Pisane nieporządnie książki - tym więcej, jeśli jest to wybitny autor i uznane wydawnictwo - obniżają mniemanie wykształconego ogółu o naukowych wyżynach. Ten wykształcony ogół nie jest wykształcony źle, przeważnie lepiej niż to wyobrażają sobie ludzie profesjonalnie zajmujący się nauką, a sam fakt sięgnięcia po książkę selekcjonuje czytelników. Czytelnicy z łatwością wychwytują nielogiczności, błędnie podane fakty, nieporadny styl i brak dyscypliny. Bardzo często są zażenowani swoimi spostrzeżeniami i nie sygnalizują ich autorom.

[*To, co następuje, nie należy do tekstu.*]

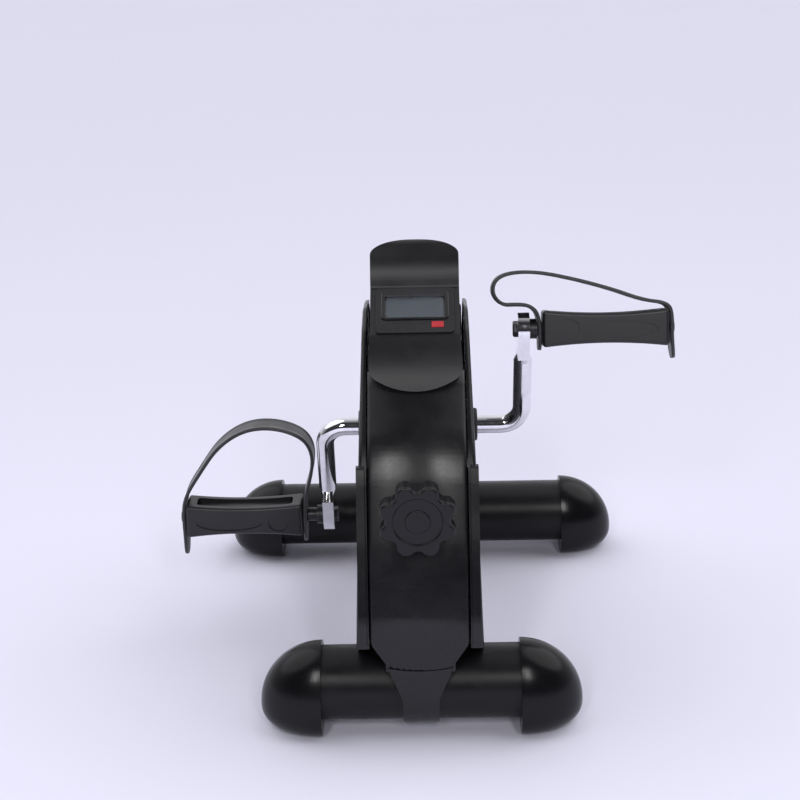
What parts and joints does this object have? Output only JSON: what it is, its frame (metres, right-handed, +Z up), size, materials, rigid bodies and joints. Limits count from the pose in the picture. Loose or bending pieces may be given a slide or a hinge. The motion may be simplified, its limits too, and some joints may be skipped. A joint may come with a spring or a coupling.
{
  "type": "pedal exerciser",
  "caption": "Floor-standing pedal exerciser: strapped pedals on a bent crank through a covered steel frame, tension knob, small battery display.",
  "frame": {"origin": "on the floor, midway between the two foot tubes", "axes": "+X along the foot tubes to the right seen from the knob side, +Y from the knob to the back, +Z up"},
  "size_m": [0.3596, 0.329, 0.3076],
  "materials": {
    "cover_plastic": "fine grained black ABS",
    "console_plastic": "smooth satin black ABS",
    "bezel_plastic": "semi-gloss black",
    "cap_plastic": "polished black PP",
    "tube_paint": "satin black powder coat",
    "frame_paint": "black painted sheet",
    "crank_chrome": "bright chrome plate",
    "steel": "zinc plated",
    "black_steel": "black oxide",
    "drum_iron": "machined rim",
    "pedal_plastic": "satin black PP",
    "strap_rubber": "soft black PVC",
    "knob_plastic": "satin black ABS",
    "bush_nylon": "natural nylon",
    "seal_rubber": "matt black",
    "pad_felt": "brown felt",
    "lcd_glass": "clear acrylic",
    "lcd_grey": "grey LCD",
    "button_red": "red",
    "board_green": "solder mask",
    "battery_shell": "printed sleeve",
    "lead_pvc": "PVC",
    "magnet_metal": "nickel plated"
  },
  "bodies": {
    "frame": {"battery": "battery_shell", "battery_cover": "console_plastic", "circuit_board": "board_green", "console_housing": "console_plastic", "display_bezel": "bezel_plastic", "display_case": "console_plastic", "foot_bolts": "steel", "foot_brackets": "frame_paint", "foot_nuts": "steel", "frame_spacers": "frame_paint", "front_cover": "cover_plastic", "front_foot_tube": "tube_paint", "front_left_foot_cap": "cap_plastic", "front_right_foot_cap": "cap_plastic", "front_saddle": "cover_plastic", "lcd_panel": "lcd_grey", "lcd_window": "lcd_glass", "left_cover_screws": "steel", "left_crank_bearing": "steel", "left_crank_seal": "seal_rubber", "left_frame_plate": "frame_paint", "left_side_cover": "cover_plastic", "rear_cover": "cover_plastic", "rear_foot_tube": "tube_paint", "rear_left_foot_cap": "cap_plastic", "rear_right_foot_cap": "cap_plastic", "rear_saddle": "cover_plastic", "right_cover_screws": "steel", "right_crank_bearing": "steel", "right_crank_seal": "seal_rubber", "right_frame_plate": "frame_paint", "right_side_cover": "cover_plastic", "sensor_lead": "lead_pvc", "shoe_guide": "frame_paint", "speed_sensor": "console_plastic", "thrust_bracket": "frame_paint", "under_cover": "cover_plastic"},
    "crank": {"crank_rod": "crank_chrome", "brake_drum": "drum_iron", "sensor_magnet": "magnet_metal", "left_pedal_spindle": "black_steel", "left_spindle_nut": "black_steel", "right_pedal_spindle": "black_steel", "right_spindle_nut": "black_steel"},
    "left_pedal_body": {"left_pedal": "pedal_plastic", "left_pedal_bush": "bush_nylon", "left_strap_stud": "pedal_plastic", "left_strap": "strap_rubber"},
    "right_pedal_body": {"right_pedal": "pedal_plastic", "right_pedal_bush": "bush_nylon", "right_strap_stud": "pedal_plastic", "right_strap": "strap_rubber"},
    "knob": {"tension_knob": "knob_plastic", "knob_cap": "knob_plastic", "tension_screw": "steel", "screw_clip": "steel"},
    "brake_shoe": {"shoe_carriage": "bush_nylon", "brake_pad": "pad_felt"},
    "button": {"mode_button": "button_red"}
  },
  "joints": [
    {"name": "crank_spin", "type": "hinge", "parent": "frame", "child": "crank", "pos_m": [0, 0, 0.163], "axis": [1, 0, 0], "continuous": true},
    {"name": "left_pedal_spin", "type": "hinge", "parent": "crank", "child": "left_pedal_body", "pos_m": [-0.13, 0.01649, 0.08543], "axis": [1, 0, 0], "continuous": true},
    {"name": "right_pedal_spin", "type": "hinge", "parent": "crank", "child": "right_pedal_body", "pos_m": [0.13, -0.01649, 0.24057], "axis": [1, 0, 0], "continuous": true, "deforming": ["right_strap"]},
    {"name": "knob_turn", "type": "hinge", "parent": "frame", "child": "knob", "pos_m": [0, -0.16, 0.161], "axis": [0, -1, 0], "range_deg": [-1080, 0]},
    {"name": "shoe_slide", "type": "slide", "parent": "frame", "child": "brake_shoe", "axis": [0, 1, 0], "range_m": [0, 0.00375]},
    {"name": "mode_button_press", "type": "slide", "parent": "frame", "child": "button", "axis": [0, 0.5665, -0.824], "range_m": [0, 0.0007], "stiffness_N_per_m": 400}
  ],
  "couplings": [
    {"joint": "shoe_slide", "follows": "knob_turn", "m_per_rad": -0.00019894}
  ]
}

Oto kilka uwag szczegółowych, niektóre z nich skierowane są do autora, inne do tłumacza na tematy małoważne, ale pełniące funkcję papierka lakmusowego dla poruszanych kwestii.
1. Galileusz antycypował idee Cantora? Nieprawda! Odrzucał jedynie jedną z późniejszych idei Cantora, rozszerzającą porównywanie zbiorów przez odwzorowania wzajemnie jednoznaczne na zakres zbiorów nieskończonych.
2. Cantor był "niezwykle oryginalnym" (skąd to prawo do poklepywania po plecach) "niemieckim matematykiem rosyjskiego pochodzenia". Od czego tu zacząć? Przede wszystkim od tego, że Cantor to był Cantor, a dopisywanie narodowości ludziom wielkim jest mało poważne. Ale, skoro ktoś chce wiedzieć, to ojciec Cantora był Żydem z Petersburga, który przeprowadzając się do Niemiec postarał się o poświadczenie z gminy żydowskiej w Kopenhadze, skąd pochodził, że nigdy do tamtejszej gminy nie należał. Jakie tu więc rosyjskie pochodzenie? Rusofilstwo amerykańskie przechodzi wszelkie granice.
3. Pisać o Eulerze, że szwajcarski, to znany unik. Całe dorosłe swoje życie Euler spędził poza Szwajcarią, około dwudziestu lat w Berlinie u króla Fryderyka, a jeszcze dłużej w Petersburgu, gdzie zmarł. Pozostawił po sobie Eulerów w Berlinie i Ejlerów w Petersburgu, których lista - ogłoszona przez AN SSSR - zajmuje dziesiątki stronic petitem.
4. Pisać o Chrystusie w nawiasie (s. 117) jest niestosownością.
5. Gottlob Frege jest określony jako "wpływowy niemiecki logik". Potem słowo "wpływowy" pojawia się przy innych nazwiskach i ma znaczyć coś mniej niż "wybitny". Pełna gama przymiotników pojawia się na stronie 336, gdzie wpływowy, ale i oryginalny, jest Fermi, Pauli jest błyskotliwy, Bose jest wybitny, a Dirac wielki. Penrose ma skalę przymiotników niemal tak bogatą jak "nasz" KBN. Ale, co do Fregego, to nie był on wcale wpływowy, był biedny, jak bywają profesorowie, a mieszkał we Wrocławiu. Poincaré był wielki i francuski, natomiast Kopernik nie zasłużył u Penrose'a na nic.
6. Newtona Penrose streszcza w nawiasie: znaczna część Principiów poświęcona jest nowym pomysłom matematycznym. Później Euler i inni znaleźli bardziej praktyczne metody. Jest pewna różnica między wytworną prostotą a prostotą Penrose'a.
7. Na s. 184 czytamy: zdecydowanie go przewyższał. Eudoksos Arystotelesa. Po pierwsze, startowali w różnych konkurencjach. I jeszcze raz po pierwsze, jakie to nieeleganckie.
8. Arystarch - proszę nie mylić z Arystotelesem! Penrose wyobraża sobie rzeczywiście czytelnika jako analfabetę.
Przypisy:
1. Na ten sam temat z innej pozycji pisał Michał Heller: Dwie książki i dwóch autorów, "Zagadnienia Filozoficzne w Nauce" 13 (1990), 29-32 [przypis redakcji].